Like normal i test as x approaches negative infinity
x approaches positive infinity
x approaches zero.

Is there any other limits i need to test?

the one in y=(lnx - 1)^3 is vertical isn't it?
the y=+- infinity thing is always vertical

And is there anything else i can do to help me find info about the function to draw log graphs.

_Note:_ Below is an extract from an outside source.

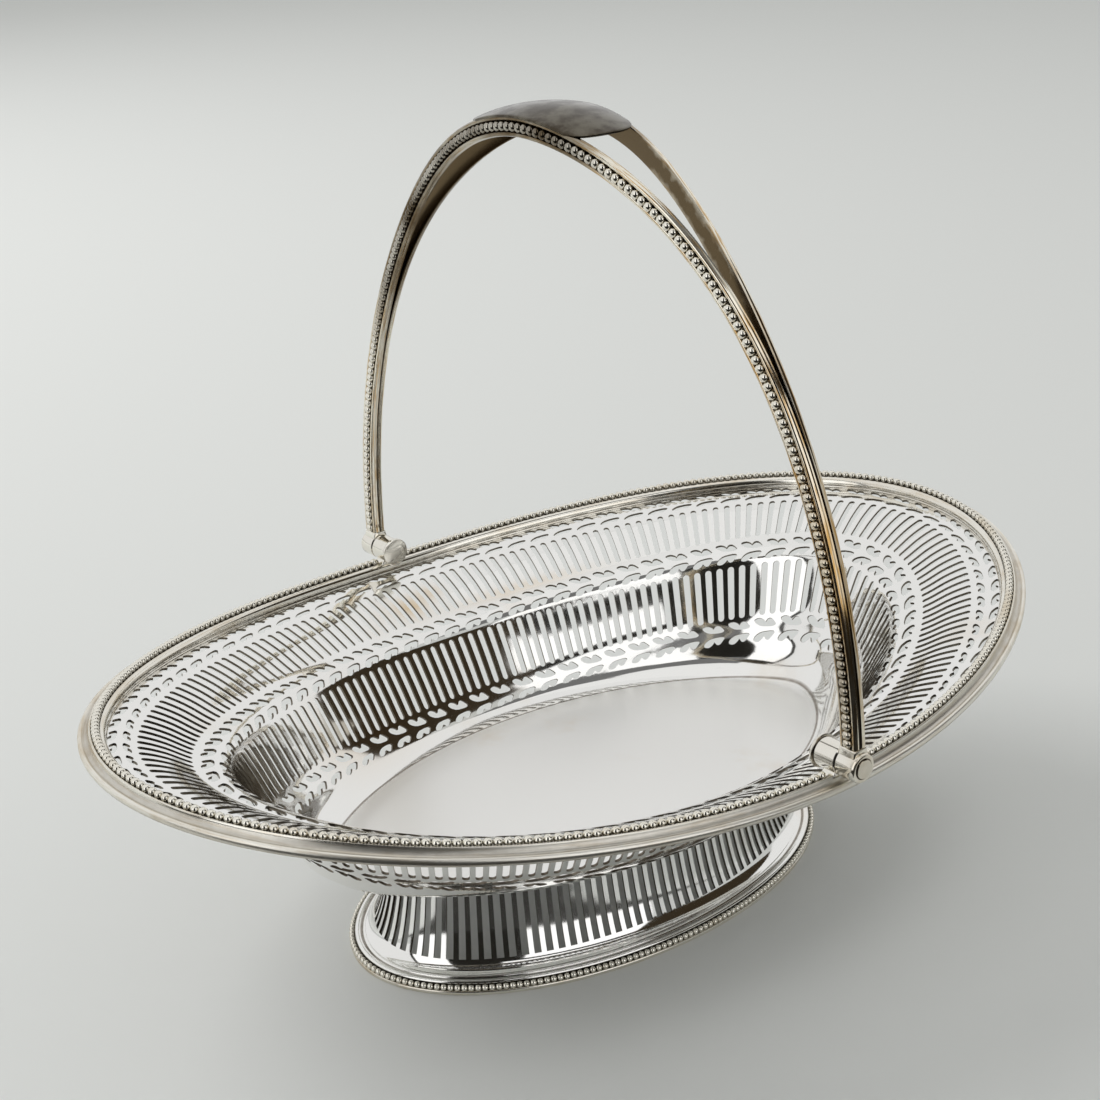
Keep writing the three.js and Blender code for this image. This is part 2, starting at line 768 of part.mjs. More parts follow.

you can look at the graph of y=log x... which may be useful to memorise...
it goes down near x=0 to negative infinity, so y=(lnx - 1) will do the same, and so will y=(lnx - 1)^3

 

[zenger69]

ok thanks its helped me heaps.

 

[JamiL]

with log we know at log 1=0, so we have the x intersection at (1,0). log x >= 0 so it is asymtotic to x=0 and as x-> infinity y-> infinity. the stepness of the curve depends on the base of the log but that is realy irrelivent.
y*x=1 obvious x or y can not equal 2 zero so y=o and x=o are assytots, as y-> +or- infinity x-> +or-0
etc these should be easy graphs u can do wif ur eyes closed, this is 2u not even 3u work.
with equation u need to actually use ur brain, u should do the flowing steps.
1. y-intercpt (x=o)
2. x-intercept (y=o, if appropriate)
3. even or odd function
4. find first dirivitive
5. find all stationary points (first dirvitive = 0)
6. find second dirivitive (if appropriate)
7. cheak stationary points if they are max or min, by 2nd dirivitive or by table.
8. find any inflextion points (if appropriate)
(9 and 10 only when fractions are involved in ur equation)
9. find vertical assymtots (make denominater = 0)
10. find other assymtots (lim y as x-> infinity)
11. we are ready 2 graph

 

[zenger69]

to test the limit of y-> infinity, would I have to make x the subject?

 

[mojako]

to test the limit of y-> infinity, would I have to make x the subject?

why would u want to find the limit of x as y->infinity?

 

[blackfriday]

remember check concavity around y=x and y=-x, but this rarely happens (usually only in mofo absolute value graphs).